Benchmarks Overview

This section documents pybasin's performance characteristics and compares it against the original MATLAB implementation (bSTAB-M).

Test Hardware

• CPU: Intel Core Ultra 9 275HX
• GPU: NVIDIA GeForce RTX 5070 Ti Laptop GPU (12 GB VRAM)

Key Findings

• GPU delivers massive speedups at scale: At N=100k samples, pybasin on GPU (Diffrax) is ~25× faster than MATLAB for end-to-end basin stability estimation (12s vs 309s)
• Near-constant GPU time: JAX/Diffrax on CUDA maintains ~11-12s integration time regardless of sample size, enabling large-scale studies without linear time scaling
• CPU competitive for smaller workloads: pybasin CPU (Diffrax) is ~1.2× faster than MATLAB at N=5k and scales to 3-5× faster at N>5k
• GPU overhead at small N: For sample sizes below ~10k, CPU solvers outperform GPU due to data transfer and kernel launch overhead
• JAX/Diffrax is the recommended solver for GPU workloads: Best performance on both CPU and GPU, plus unique support for per-trajectory event-based termination (critical for unbounded systems).
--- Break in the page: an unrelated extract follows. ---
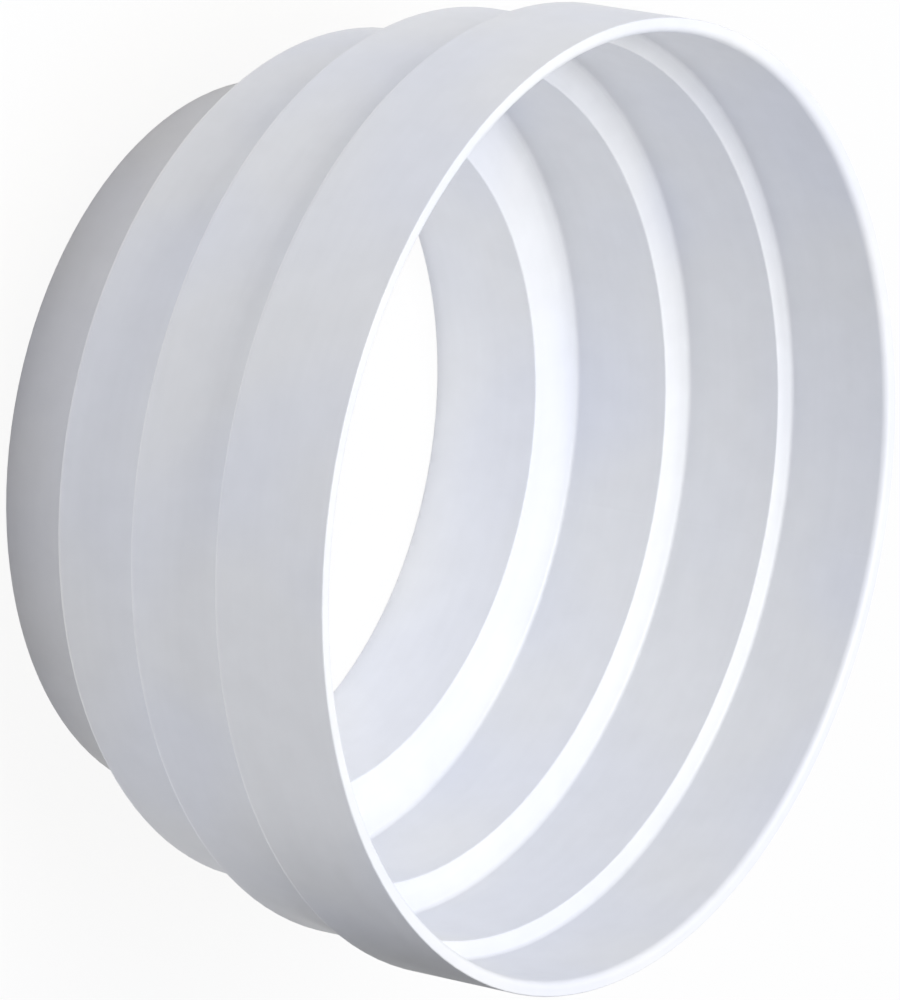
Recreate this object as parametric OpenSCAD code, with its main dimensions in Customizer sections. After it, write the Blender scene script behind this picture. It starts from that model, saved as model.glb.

Install with pip install pybasin[jax]
• Integration dominates runtime: ODE integration accounts for ~70% of total estimation time, classification ~26%, and feature extraction ~2.5%. Solver selection has the most impact on performance.

Benchmark Pages

Basin Stability Estimator

Detailed breakdown of the full estimation pipeline showing how time is distributed across each step (sampling, integration, feature extraction, classification). Includes an interactive flame graph for profiling analysis.

End-to-End Performance

Compares the complete basin stability estimation workflow between pybasin and MATLAB bSTAB-M across different sample sizes. Demonstrates pybasin's scalability advantage, especially on GPU.

Solver Comparison

Evaluates different ODE solver backends (JAX/Diffrax, PyTorch/torchdiffeq, SciPy) across CPU and GPU. Shows how JAX achieves near-constant integration time on GPU regardless of sample size.